For most sites, a quarterly audit is sufficient. If you're in a fast-changing area (e.g., a growing city with new businesses opening weekly), consider a monthly check on your top 10 pages for accuracy.

What's the minimum word count for a hyperlocal page?

There's no fixed number, but pages that consistently perform well tend to be 800–1500 words. Shorter pages can work for events or news, but cornerstone guides need depth to cover local specifics thoroughly.

Should I delete low-performing pages?

Not necessarily. First, try refreshing them. If a page has no traffic after a refresh and no internal links, consider redirecting it to a related, more popular page. Deleting a page without a redirect creates a 404, which is worse.

How do I measure local relevance?

A simple score: count the number of specific local references (street names, business names, neighborhood names, local landmarks) per 100 words. Pages with fewer than 2 local references per 100 words are likely too generic.

What's the biggest mistake in hyperlocal auditing?

Treating it as a one-time cleanup. The value comes from building a habit of continuous improvement—updating, linking, and pruning regularly.

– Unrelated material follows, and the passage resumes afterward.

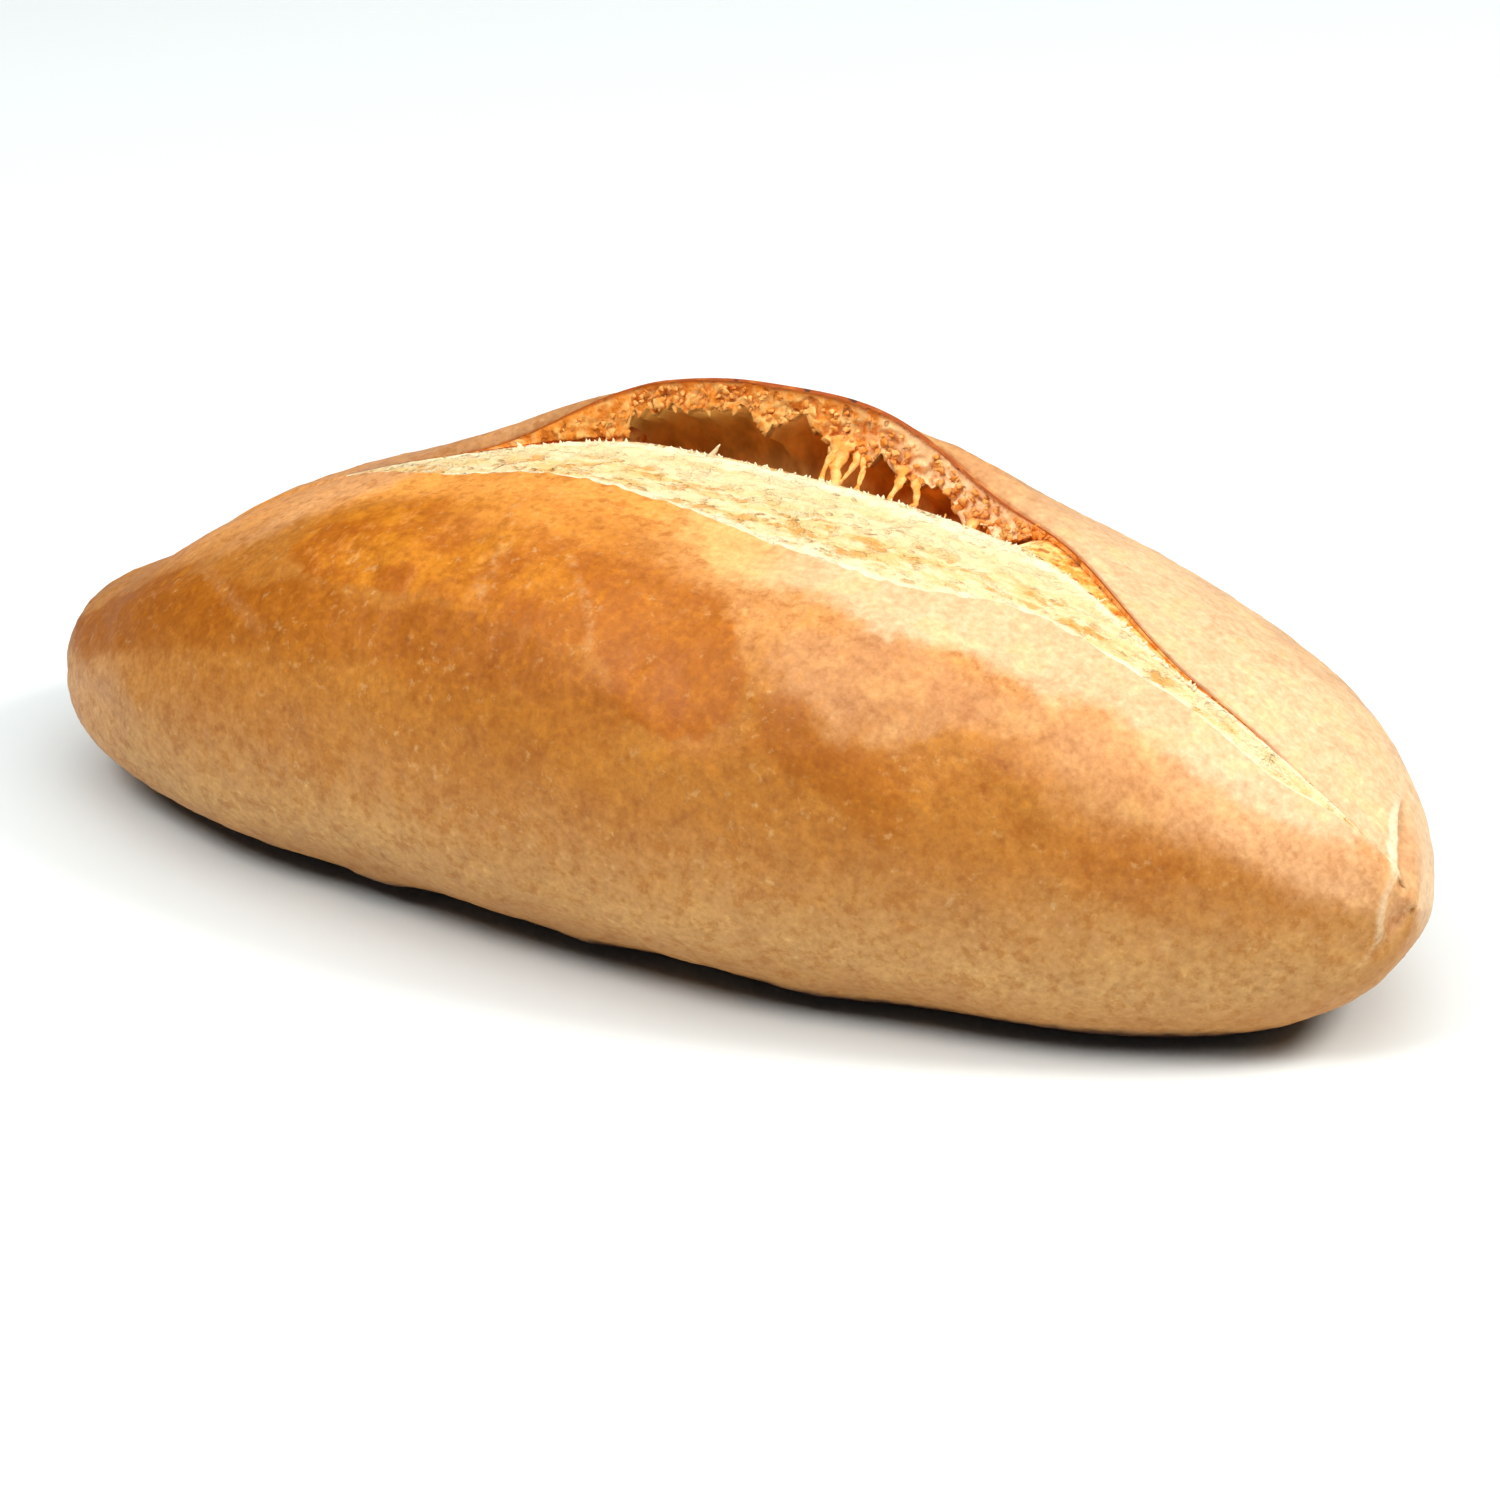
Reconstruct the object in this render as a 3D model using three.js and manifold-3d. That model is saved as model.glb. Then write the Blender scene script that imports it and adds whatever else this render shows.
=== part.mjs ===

8. Summary + Next Experiments

A hyperlocal content audit is a practical tool for finding and fixing the gaps that hold your strategy back. The key steps are: inventory your content, assess local relevance, identify decay and cannibalization, and plan refreshes. Avoid the anti-patterns of volume chasing, ignoring decay, and over-optimization. And know when an audit isn't the right first step.

Here are three experiments to try in the next month:

  • Refresh one cornerstone guide with current data, new links, and updated local details. Track its traffic change over 30 days.
  • Consolidate two competing pages on the same neighborhood topic into one authoritative guide with a 301 redirect from the weaker page.
  • Add structured data to your next event post and compare click-through rates to a previous event post without it.

Each experiment builds evidence for what works in your specific local context. Over time, those small wins compound into a more trustworthy, better-trafficked hyperlocal site.